→ THE RECORDS:

=======

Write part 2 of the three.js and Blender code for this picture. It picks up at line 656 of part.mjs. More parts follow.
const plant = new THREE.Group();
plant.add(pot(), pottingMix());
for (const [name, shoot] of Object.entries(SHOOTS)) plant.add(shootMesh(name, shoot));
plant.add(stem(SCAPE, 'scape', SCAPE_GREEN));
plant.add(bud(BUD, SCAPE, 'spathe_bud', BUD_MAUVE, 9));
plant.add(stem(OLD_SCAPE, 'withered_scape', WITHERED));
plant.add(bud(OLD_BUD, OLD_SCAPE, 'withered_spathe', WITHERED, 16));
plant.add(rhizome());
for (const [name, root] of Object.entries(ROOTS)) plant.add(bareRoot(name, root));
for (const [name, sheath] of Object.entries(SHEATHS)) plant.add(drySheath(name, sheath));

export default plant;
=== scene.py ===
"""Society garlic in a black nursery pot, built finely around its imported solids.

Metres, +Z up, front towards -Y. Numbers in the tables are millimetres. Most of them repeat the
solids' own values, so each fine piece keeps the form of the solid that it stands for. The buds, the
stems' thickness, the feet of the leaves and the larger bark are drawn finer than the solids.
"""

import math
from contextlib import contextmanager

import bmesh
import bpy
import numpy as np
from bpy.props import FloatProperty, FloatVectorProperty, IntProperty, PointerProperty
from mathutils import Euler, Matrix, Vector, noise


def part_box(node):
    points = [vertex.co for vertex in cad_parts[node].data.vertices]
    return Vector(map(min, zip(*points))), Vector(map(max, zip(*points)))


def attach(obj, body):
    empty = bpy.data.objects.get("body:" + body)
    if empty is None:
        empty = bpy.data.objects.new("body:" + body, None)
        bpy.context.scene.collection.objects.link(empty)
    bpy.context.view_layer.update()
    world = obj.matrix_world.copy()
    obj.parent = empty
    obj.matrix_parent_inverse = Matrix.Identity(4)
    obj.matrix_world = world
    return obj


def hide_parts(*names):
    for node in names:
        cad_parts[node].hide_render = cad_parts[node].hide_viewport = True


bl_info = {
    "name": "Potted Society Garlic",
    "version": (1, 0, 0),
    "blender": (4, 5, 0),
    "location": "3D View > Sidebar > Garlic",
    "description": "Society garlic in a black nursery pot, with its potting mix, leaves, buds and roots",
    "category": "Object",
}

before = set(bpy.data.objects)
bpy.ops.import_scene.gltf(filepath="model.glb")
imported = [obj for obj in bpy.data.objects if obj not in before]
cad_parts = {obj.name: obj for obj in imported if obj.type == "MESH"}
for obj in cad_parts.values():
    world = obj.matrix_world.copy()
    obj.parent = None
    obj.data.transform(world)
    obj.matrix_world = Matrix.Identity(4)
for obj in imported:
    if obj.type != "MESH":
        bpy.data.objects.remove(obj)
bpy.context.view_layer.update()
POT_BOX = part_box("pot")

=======

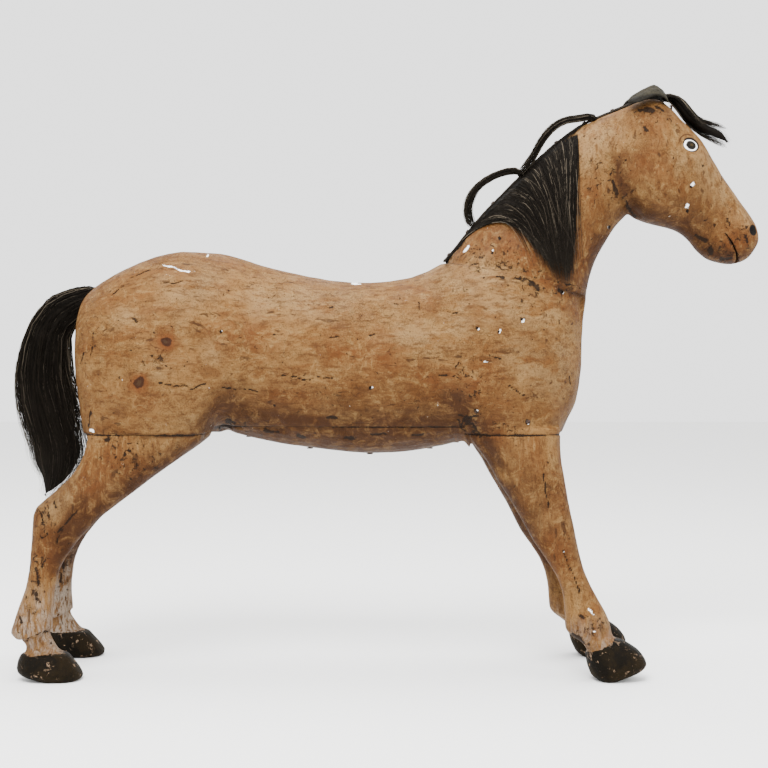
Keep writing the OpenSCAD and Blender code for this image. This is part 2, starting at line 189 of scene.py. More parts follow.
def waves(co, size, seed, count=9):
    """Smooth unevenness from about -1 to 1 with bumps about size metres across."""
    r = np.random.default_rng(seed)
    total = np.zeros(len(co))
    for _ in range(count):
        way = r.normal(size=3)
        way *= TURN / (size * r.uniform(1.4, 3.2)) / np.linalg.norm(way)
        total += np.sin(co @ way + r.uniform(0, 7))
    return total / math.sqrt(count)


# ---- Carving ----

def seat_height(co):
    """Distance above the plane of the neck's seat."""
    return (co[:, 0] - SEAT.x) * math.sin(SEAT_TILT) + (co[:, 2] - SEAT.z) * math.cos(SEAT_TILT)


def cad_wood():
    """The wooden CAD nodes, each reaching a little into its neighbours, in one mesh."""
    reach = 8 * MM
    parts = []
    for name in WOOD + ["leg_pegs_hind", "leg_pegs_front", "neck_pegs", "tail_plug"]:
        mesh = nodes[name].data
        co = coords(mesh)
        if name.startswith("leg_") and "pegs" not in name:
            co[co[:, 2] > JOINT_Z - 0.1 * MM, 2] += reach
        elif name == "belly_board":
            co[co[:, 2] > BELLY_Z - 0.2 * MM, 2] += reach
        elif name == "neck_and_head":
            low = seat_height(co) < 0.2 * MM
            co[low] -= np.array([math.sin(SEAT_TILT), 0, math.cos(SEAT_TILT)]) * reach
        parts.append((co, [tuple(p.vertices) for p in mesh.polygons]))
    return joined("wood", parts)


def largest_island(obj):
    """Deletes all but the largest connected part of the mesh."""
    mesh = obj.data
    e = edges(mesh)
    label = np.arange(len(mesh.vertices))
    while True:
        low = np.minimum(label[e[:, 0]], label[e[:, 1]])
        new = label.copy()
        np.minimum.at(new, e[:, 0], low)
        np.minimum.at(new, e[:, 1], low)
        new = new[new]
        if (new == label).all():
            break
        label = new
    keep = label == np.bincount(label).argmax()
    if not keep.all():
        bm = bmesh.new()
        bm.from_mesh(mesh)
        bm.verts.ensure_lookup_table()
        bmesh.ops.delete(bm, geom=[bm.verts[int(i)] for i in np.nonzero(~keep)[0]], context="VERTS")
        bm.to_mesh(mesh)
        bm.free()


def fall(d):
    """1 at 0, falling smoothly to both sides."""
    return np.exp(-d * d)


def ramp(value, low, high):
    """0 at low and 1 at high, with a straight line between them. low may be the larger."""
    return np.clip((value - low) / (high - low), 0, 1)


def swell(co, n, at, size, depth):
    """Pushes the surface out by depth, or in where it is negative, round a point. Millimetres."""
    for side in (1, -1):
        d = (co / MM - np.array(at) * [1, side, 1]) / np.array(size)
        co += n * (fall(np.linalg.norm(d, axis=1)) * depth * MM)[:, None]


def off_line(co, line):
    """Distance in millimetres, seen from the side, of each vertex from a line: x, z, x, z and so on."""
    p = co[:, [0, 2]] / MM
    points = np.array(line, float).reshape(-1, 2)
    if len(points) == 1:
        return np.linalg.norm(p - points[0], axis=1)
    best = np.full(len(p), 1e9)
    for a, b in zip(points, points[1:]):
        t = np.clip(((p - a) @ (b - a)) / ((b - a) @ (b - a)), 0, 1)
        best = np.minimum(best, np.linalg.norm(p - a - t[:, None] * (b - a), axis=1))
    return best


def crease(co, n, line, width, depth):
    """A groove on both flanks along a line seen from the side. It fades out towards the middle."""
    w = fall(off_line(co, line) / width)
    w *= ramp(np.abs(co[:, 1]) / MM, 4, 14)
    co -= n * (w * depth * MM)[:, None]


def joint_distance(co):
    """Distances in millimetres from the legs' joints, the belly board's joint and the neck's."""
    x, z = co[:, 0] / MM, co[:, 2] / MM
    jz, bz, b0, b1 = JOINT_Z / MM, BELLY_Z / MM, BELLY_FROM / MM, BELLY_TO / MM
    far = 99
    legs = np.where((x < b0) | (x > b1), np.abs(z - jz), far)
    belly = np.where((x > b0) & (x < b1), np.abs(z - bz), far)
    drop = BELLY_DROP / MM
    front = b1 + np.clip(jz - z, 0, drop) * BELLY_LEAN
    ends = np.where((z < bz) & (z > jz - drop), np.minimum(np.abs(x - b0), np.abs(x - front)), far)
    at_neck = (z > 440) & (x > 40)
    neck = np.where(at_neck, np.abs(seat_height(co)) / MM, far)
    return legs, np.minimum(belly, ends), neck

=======

→ WHAT YOU ARE ASKED TO DO: Return exactly the lines above from the line that has "plant.add(stem(OLD_SCAPE, 'withered_scape', WITHERED));" through the line that has "its imported solids.", inclusive, and nothing else.

→ SOLUTION FOR THIS PROBLEM:
plant.add(stem(OLD_SCAPE, 'withered_scape', WITHERED));
plant.add(bud(OLD_BUD, OLD_SCAPE, 'withered_spathe', WITHERED, 16));
plant.add(rhizome());
for (const [name, root] of Object.entries(ROOTS)) plant.add(bareRoot(name, root));
for (const [name, sheath] of Object.entries(SHEATHS)) plant.add(drySheath(name, sheath));

export default plant;
=== scene.py ===
"""Society garlic in a black nursery pot, built finely around its imported solids.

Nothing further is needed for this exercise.